Considering advances in SDR technology, why isn’t everyone taking that approach for new chip designs?
It’s important to remember, “one approach does not fit all.” So, for most die size and power consumption-optimized requirements we license hardware-based connectivity IPs, and for those that want the flexibility we offer the SDR approach.
As always, software is a key part of platform development and implementation, which in many cases doesn’t get the amount of attention it needs. The software development of a flexible platform is more complex than a hardwired solution. So this is another tradeoff – the SDR approach allows much greater flexibility to adapt to new standards or upgrade existing standards, but the software development is a more complex process than implementing the system in hardware.

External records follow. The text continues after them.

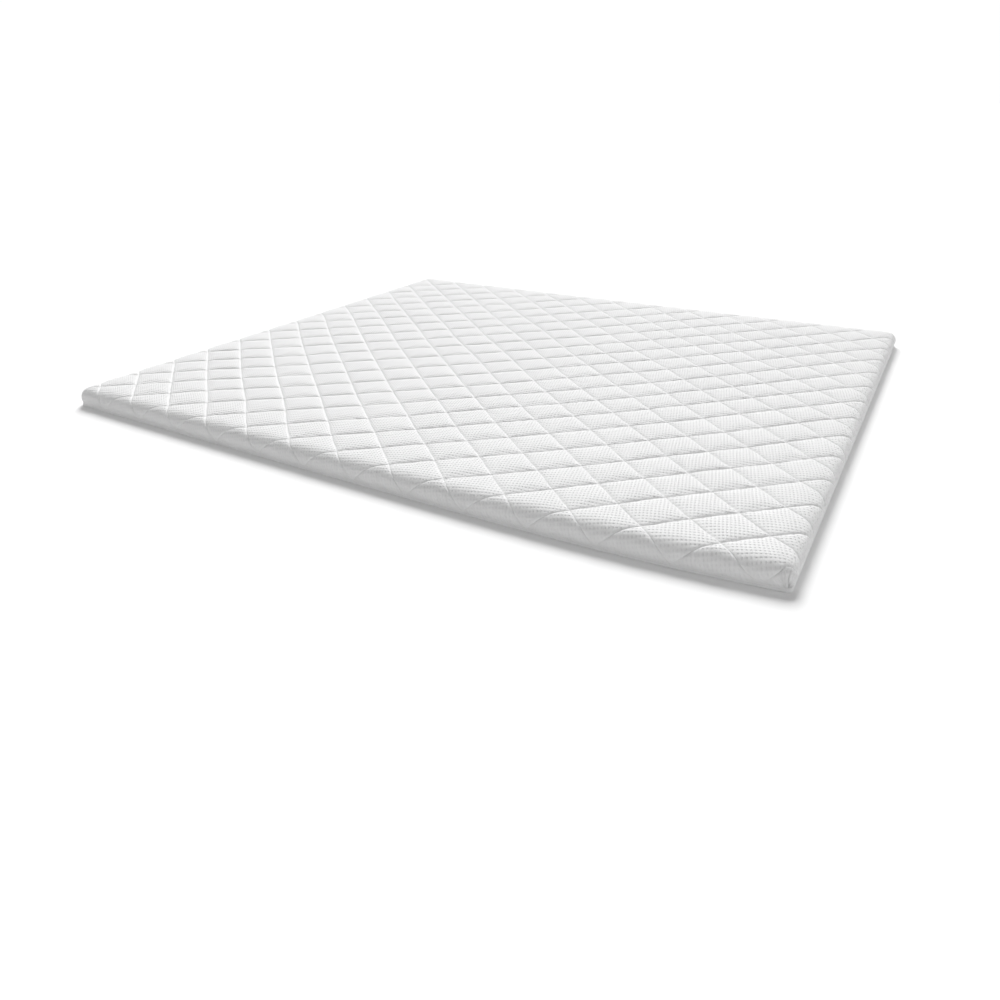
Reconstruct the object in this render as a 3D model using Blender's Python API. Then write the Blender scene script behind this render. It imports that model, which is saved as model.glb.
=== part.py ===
"""Quilted mattress topper, lying flat.

Metres, +Z up. The origin is in the middle of the underside, X runs along the length and Y
across the width. The quilted topper is one filled solid: a field of stitched diamonds, a border
that folds over a round shoulder, and a side face that reaches down to the seam. The base panel
is the plain cloth sewn under it, whose edge stands out a little as a lip.
"""

import math

import bmesh
import bpy

# Outer size
LENGTH = 2.011
WIDTH = 1.805

# Quilting: the stitched lines cross at the corners of a net of diamonds
DIAMOND_LENGTH = 0.1513
DIAMOND_WIDTH = 0.1406
FIELD_DIAMONDS_X = 12.5
FIELD_DIAMONDS_Y = 12
FIELD_START_X = -0.9539
FIELD_START_Y = -0.8483
STEPS_PER_DIAMOND = 4
PUFF = 0.006
PUFF_ON_SIDE = 0.003
PUFF_SHARPNESS = 3.0
PUFF_UNEVEN = 0.12

# Heights and the folded edge
BASE_THICKNESS = 0.0025
GAP = 0.0003
QUILT_LEVEL = 0.050
SHOULDER_RADIUS = 0.028
SHOULDER_STEPS = 4
FLAT_ROWS = 2
SIDE_MIDDLE = 0.55
SEAM_TUCK = 0.002
CORNER_RADIUS = 0.009
NEAR_LEFT_RADIUS = 0.024
CORNER_PULL = 0.08
CLOTH_STRETCH = 1.17
CROWN = 0.004
CROWN_POWER = 12

# Plan: the near side is bowed, most at its peak, the right side tapers towards the far corner, and
# the quilting has drifted a little in the middle
NEAR_DRAW = 0.033
NEAR_PEAK = 0.4
NEAR_POWER_LEFT = 1.2
NEAR_POWER_RIGHT = 2.6
RIGHT_TAPER = 0.026
DRAW_FADE = 3
DRIFT_RIGHT = 0.022
DRIFT_NEAR = 0.0345
DRIFT_POWER = 2.5

# Base panel
LIP = 0.0015
BASE_STEPS_ALONG_SIDE = 16
BASE_STEPS_ROUND_CORNER = 6

SEAM_LEVEL = BASE_THICKNESS + GAP
SIDE_DROP = QUILT_LEVEL - SHOULDER_RADIUS - SEAM_LEVEL
BEND_RUN = SHOULDER_RADIUS * math.pi / 2
FIELD_STEPS_X = round(FIELD_DIAMONDS_X * STEPS_PER_DIAMOND)
FIELD_STEPS_Y = round(FIELD_DIAMONDS_Y * STEPS_PER_DIAMOND)
FIELD_END_X = FIELD_START_X + FIELD_DIAMONDS_X * DIAMOND_LENGTH
FIELD_END_Y = FIELD_START_Y + FIELD_DIAMONDS_Y * DIAMOND_WIDTH
HALF_LENGTH = LENGTH / 2 - PUFF_ON_SIDE
HALF_WIDTH = WIDTH / 2 - PUFF_ON_SIDE

# Start of the shoulder, and the flat border that leads to it from the quilting's outer crossings
EDGE_X = HALF_LENGTH - SHOULDER_RADIUS
EDGE_Y = HALF_WIDTH - SHOULDER_RADIUS
FLAT_LEFT = EDGE_X + FIELD_START_X
FLAT_RIGHT = EDGE_X - FIELD_END_X
FLAT_NEAR = EDGE_Y + FIELD_START_Y
FLAT_FAR = EDGE_Y - FIELD_END_Y

KNIT_COLOUR = (0.86, 0.87, 0.88, 1.0)
BASE_COLOUR = (0.83, 0.83, 0.83, 1.0)
KNIT_ROUGHNESS = 0.9
BASE_ROUGHNESS = 0.85


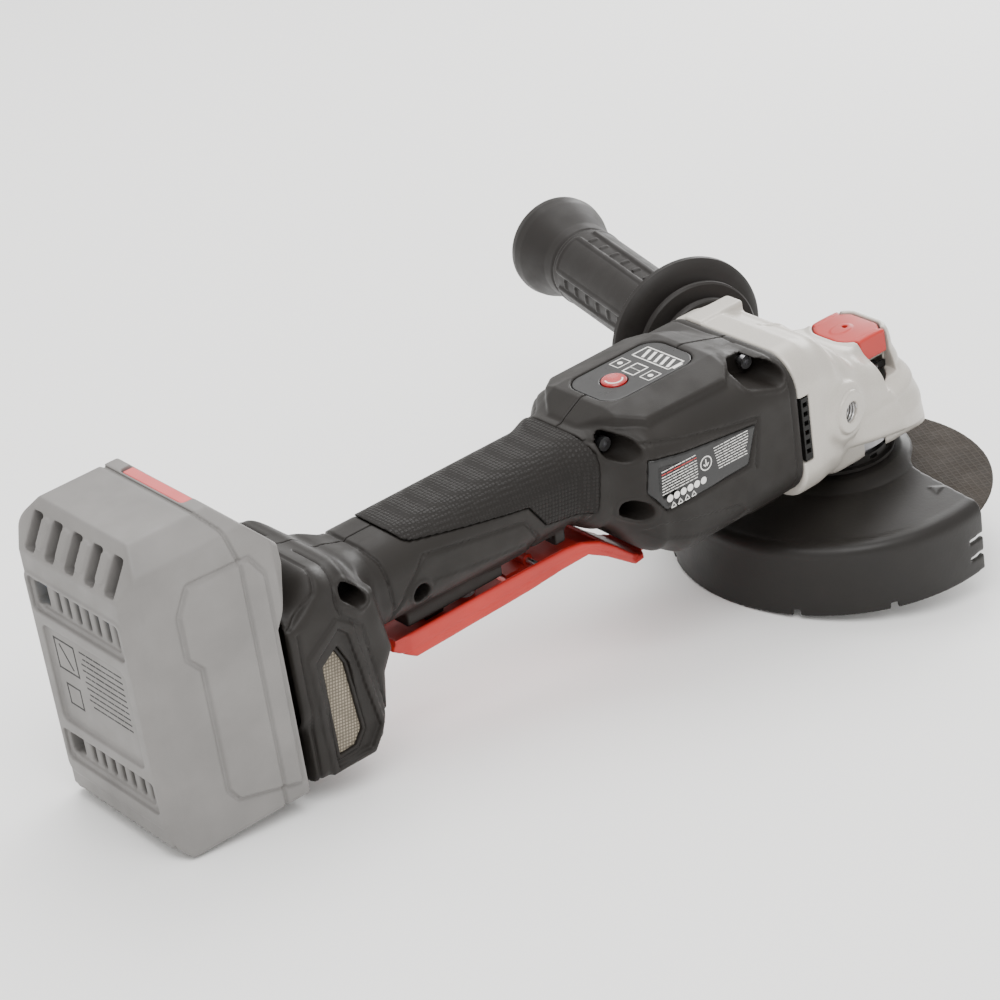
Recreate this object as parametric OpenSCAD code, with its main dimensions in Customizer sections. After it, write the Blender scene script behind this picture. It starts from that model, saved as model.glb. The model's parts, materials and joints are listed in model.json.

Theoretically SDR can provide a full flexibility. However, the reality is the more flexibility you get the more you pay in terms of die size and power consumption. The most efficient approach in multi-standard, complex use cases is to use a hybrid approach, putting some functions in hardware and some in software. From the start, this makes focusing your SDR design to address the technologies defined by your target application extremely important, as it assures the right DSP engine and additional hardwired components are chosen.